LONDON (Reuters) - Twenty-five lawmakers in Britain’s opposition Labour Party have urged their leader, Jeremy Corbyn, to go the “extra step” if there is a chance of agreeing a Brexit deal in talks with Prime Minister Theresa May.
May, whose deal to leave the European Union has been rejected in parliament three times, has turned to Corbyn in a last-ditch bid to get the support of his Labour Party for an agreement she signed with the bloc’s leaders in November.
Corbyn has welcomed the talks, but the invitation poses a threat for his divided Labour Party - some members and lawmakers are demanding a second referendum on any deal while others fear being blamed for helping pass May’s much-criticised agreement.
The 25 lawmakers, almost all from areas which voted to leave the EU in a 2016 referendum, said the talks “represent a real opportunity” for Corbyn, a way to get a deal which would meet Labour’s demands for a Brexit that protected workers’ rights.
They reminded him in the letter that he had told May Labour would support a “sensible deal” that included “a customs union and no hard border in Ireland”, protected jobs and workers, environmental and consumer standards.

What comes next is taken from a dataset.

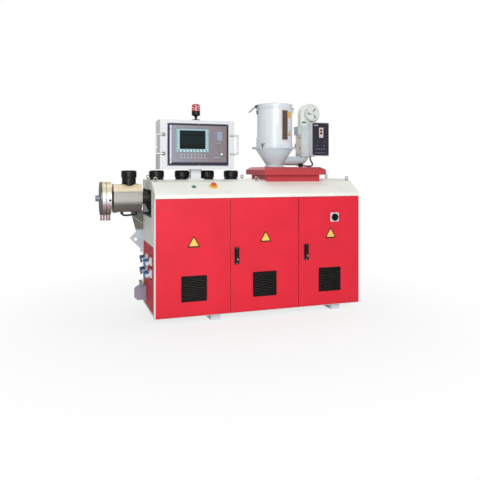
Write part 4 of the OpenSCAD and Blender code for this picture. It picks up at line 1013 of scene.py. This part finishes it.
def add_lid_details():
    """Bead and knob top of the lid, its clasp on the shell and the heads of its hinge pin."""
    lid = Kit("lid_hinge_plate", "hopper_paint", HOPPER_PAINT, "hopper_lid")
    lid.lathe([(30, 0.5), (31, 3), (36, 3.6), (41, 3), (42, 0)], pose(*HOPPER, 1819.5, FLAT), 40)
    lid.lathe([(9, 0), (9, 0.2), (0, 0.4)], pose(*HOPPER, 1833.6, FLAT), 24)
    lid.done()
    clasp = Kit("clasp_seat", "zinc", CLASP)
    place = around(*HOPPER, HOPPER_R, 180, 1738)
    clasp.block((-12, -22, 0), (12, 14, 3), place, 0.8)
    clasp.block((-7, -16, 2), (7, 8, 8), place, 1.2)
    clasp.tube([(-9, 10, 6), (9, 10, 6)], 3, place, 8)
    clasp.done()
    ring = Kit("clasp_ring", "zinc", CLASP, "hopper_lid")
    ring.tube([(973, 338, 1786), (962, 338, 1781), (953, 338, 1790), (953, 352, 1790), (962, 352, 1781),
               (973, 352, 1786)], 2.6, LAYOUT, 8)
    ring.done()
    hinge = Kit("hinge_heads", "zinc", BOLT_ZINC)
    for y, facing in ((326, FRONT), (364, BACK)):
        hinge.lathe(disc(6, 3, 0.8), pose(1313, y, 1776, facing), 16)
    hinge.done()


# Dryer

HEATER_Y = 280
BLOWER_X, BLOWER_Z = 1481, 1733
DRYER_Y = 212
FINS, FIN_PITCH = 6, 12
DRYER_MARKS = ((1488, 40, 1622, 8), (1498, 8, 1441, 4), (1567, 8, 1441, 4), (1533, 118, 1374, 2),
               (1489, 7, 1409, 7), (1516, 7, 1409, 7), (1543, 7, 1409, 7), (1570, 7, 1409, 7))


def add_heater_details():
    """Fins, pipe ring, a thin side sheet of painted light, clips, screws and seams of the heater box."""
    fins = Kit("heater_fins", "dryer_paint", DRYER_PAINT)
    for k in range(FINS):
        fins.block((1349.5, 299, 1549 + k * FIN_PITCH), (1376, 391, 1553 + k * FIN_PITCH), LAYOUT, 0.8)
    fins.lathe([(46.5, 0), (50, 1), (50, 5), (46.5, 6)], pose(1424, BARREL_Y, 1335.5, FLAT), 40)
    fins.done()
    # Painted light: a thin warm-cream sheet gives the box's left side the tone the light gives it.
    Kit("heater_side", "dryer_paint", HEATER_PAINTED_LIGHT).block(
        (1375.4, 284, 1372), (1376.3, 406, 1540), LAYOUT).done()
    clips = Kit("heater_clips", "zinc", BOLT_ZINC)
    for z in (1420, 1515):
        clips.block((1368, 296, z - 3), (1376.4, 322, z + 3), LAYOUT, 1)
        clips.tube([(1371, 300, z), (1366, 309, z - 7), (1371, 318, z)], 2.2, LAYOUT, 8)
    screw_heads(clips, [(x, HEATER_Y, z) for x in (1430, 1390) for z in (1596, 1368)], FRONT, 3.2, 1.2)
    clips.done()
    seams = Kit("heater_seams", "dryer_paint", SEAM)
    for z in (1361, 1606):
        seams.block((1376.5, z, -0.3), (1446, z + 1.6, 0.3), pose(0, HEATER_Y, 0, FRONT))
    seams.done()


def bow(across, up):
    """Points on an upright half ellipse."""
    return [(across * cos(radians(a)), up * sin(radians(a))) for a in range(20, 175, 15)]


def swept_slot():
    """Outline of a slot that bends and widens from the middle of the blower's face outward."""
    ahead, behind = [], []
    for r in range(8, 51, 7):
        degrees = 80 - 0.45 * (r - 8)
        (x, y), (dx, dy) = spoke(r, degrees), spoke(1.5 + 0.09 * (r - 8), degrees)
        ahead.append((x - dy, y + dx))
        behind.append((x + dy, y - dx))
    return behind + ahead[::-1]


def add_blower_details():
    """Curved slot of the outlet, and the ring, hub, screws and swept slots of the blower's face; the slots
    are black plates of painted shade.
    """
    # Painted shade: a black curved plate for the dark inside of the outlet's slot.
    Kit("outlet_slot_shade", "black_plastic", BLACK_MATTE).prism(
        bow(24, 17) + bow(17, 5)[::-1], 0, 1, pose(1416, 313, 1646, FRONT)).done()
    Kit("slot_rim", "dryer_paint", LABEL_CREAM).prism(
        bow(28, 21) + bow(21, 1)[::-1], 0, 0.6, pose(1416, 313, 1646, FRONT)).done()
    cap = Kit("blower_ring", "dryer_paint", BLOWER_PAINT)
    cap.lathe([(63.6, 0), (66, 1), (66, 4), (63.6, 5)], pose(BLOWER_X, 268, BLOWER_Z, FRONT), 56)
    cap.lathe([(60, 0), (60, 1.2), (63, 1.2), (64, 0)], pose(BLOWER_X, 265, BLOWER_Z, FRONT), 56)
    cap.lathe([(0, 2), (8, 1.6), (9, 0)], pose(BLOWER_X, 265, BLOWER_Z, FRONT), 24)
    for degrees in (35, 155, 275):
        dx, dz = spoke(88, degrees)
        cap.lathe(disc(4.5, 3, 0.8), pose(BLOWER_X + dx, 313, BLOWER_Z + dz, FRONT), 14)
    cap.done()
    # Painted shade: black plates for the dark inside of the three swept slots.
    slots = Kit("blower_slot_shade", "black_plastic", BLACK_MATTE)
    for degrees in (0, 120, 240):
        turned = pose(BLOWER_X, 264.6, BLOWER_Z, FRONT) @ Matrix.Rotation(radians(degrees), 4, "Z")
        slots.prism(swept_slot(), -0.4, 0.6, turned)
    slots.done()


def add_dryer_controls():
    """Controller, buttons, plain marks and screws on the dryer's control box."""
    face = pose(0, DRYER_Y, 0, FRONT)
    Kit("controller_bezel", "white_plastic", BEZEL).block(
        (1513, 1510, 5.6), (1557, 1602, 7.2), face, 0.8).done()
    dark = Kit("controller_windows", "black_plastic", BLACK)
    for z in (1578, 1550):
        dark.lathe(disc(11, 1.4, 0.6), pose(1535, 205, z, FRONT), 28)
    dark.done()
    for name, x, finish in (("dryer_green", 1498, DARK_GREEN), ("dryer_red", 1567, DARK_RED)):
        Kit(name, "slate", finish).lathe(
            [(0, 1), (8, 1), (11.6, 0.4), (11.8, -1), (11.8, -7)], pose(x, 204, 1475, FRONT), 28).done()
    pale = Kit("dryer_marks", "white_plastic", PALE_MARK)
    for x, w, z, h in DRYER_MARKS:
        pale.block((x - w / 2, z - h / 2, 0), (x + w / 2, z + h / 2, 0.5), face, 0.2)
    pale.block((1524, 1516.5, 0), (1546, 1519.5, 7.8), face, 0.2)
    pale.done()
    Kit("dryer_accent", "orange_plastic", DARK_RED).block(
        (1540, 1604, 0), (1592, 1609, 0.5), face, 0.2).done()
    heads = Kit("dryer_screws", "zinc", ZINC)
    screw_heads(heads, [(x, DRYER_Y, z) for x in (1459, 1607) for z in (1358, 1637)], FRONT, 3, 1)
    heads.done()


def add_post_bolts():
    """Bolts in the foot plate of the control box's post."""
    foot = Kit("post_bolts", "zinc", ZINC)
    for x in (323, 439):
        for y in (229, 279):
            foot.lathe(disc(6.5, 5, 1), pose(x, y, 1146, FLAT), 6)
    foot.done()


add_camera()
add_lights()
add_floor()
finish_nodes()
add_cords()
add_plates()
add_edges()
add_locks()
add_front_screws()
add_vent_grids()
add_switch_details()
add_panel_edges()
add_screen()
add_keys()
add_panel_controls()
add_box_details()
add_beacon_details()
add_clamp_details()
add_guard_details()
add_stack_details()
add_conduit_glands()
add_end_screws()
add_end_details()
add_hopper_beads()
add_swing_bolts()
add_hopper_window()
add_lid_details()
add_heater_details()
add_blower_details()
add_dryer_controls()
add_post_bolts()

“We believe you are close to achieving that in the coming days,” said the letter whose signatories include Labour’s schools spokesman Mike Kane and three lawmakers who last week voted in favour of May’s deal: Rosie Cooper, Caroline Flint and Kevin Barron.
“At the general election, we were clear about respecting the 2016 vote, and about securing those Labour goals. Therefore, we feel if compromise is necessary to achieve this deal and avoid fighting the European elections, we should go the extra step to secure this.”
Corbyn, a long-standing critic of the EU, has long said he wants Britain to leave the bloc with a deal, respecting the 2016 referendum when 52 percent of voters backed leaving the bloc in Britain’s biggest shift in policy since World War Two.
But the opposition leader has been content to watch the governing Conservative Party take on Brexit, a move that has not only divided the country, but has all but redrawn the political landscape by widening rifts in the main parties.
In a last gamble, May announced she would bring Corbyn into talks to try to find a way to break the deadlock in parliament, which has voted against leaving the bloc without an agreement.
Corbyn is pressing his desire for a “permanent customs union” and alignment with the EU’s single market in the talks - red lines for a prime minister who had made controlling immigration one of the key stones of her Brexit policy.
But the Labour leader is under growing pressure to make any agreement with May conditional on holding a confirmatory referendum on the deal, or asking the public to back it in another vote.
The 25 lawmakers said such a vote was not part of Labour policy.
“Our policy, agreed by members, accepts that the public voted to leave the EU and seeks a deal that secure jobs and rights at work. It does not require a confirmatory ballot on any deal that meets those conditions,” the letter said.
“Delaying for many months in the hope of a second referendum will simply divide the country further and add uncertainty for business. A second referendum would be exploited by the far right, damage the trust of many core Labour voters and reduce our chances of winning a general election.”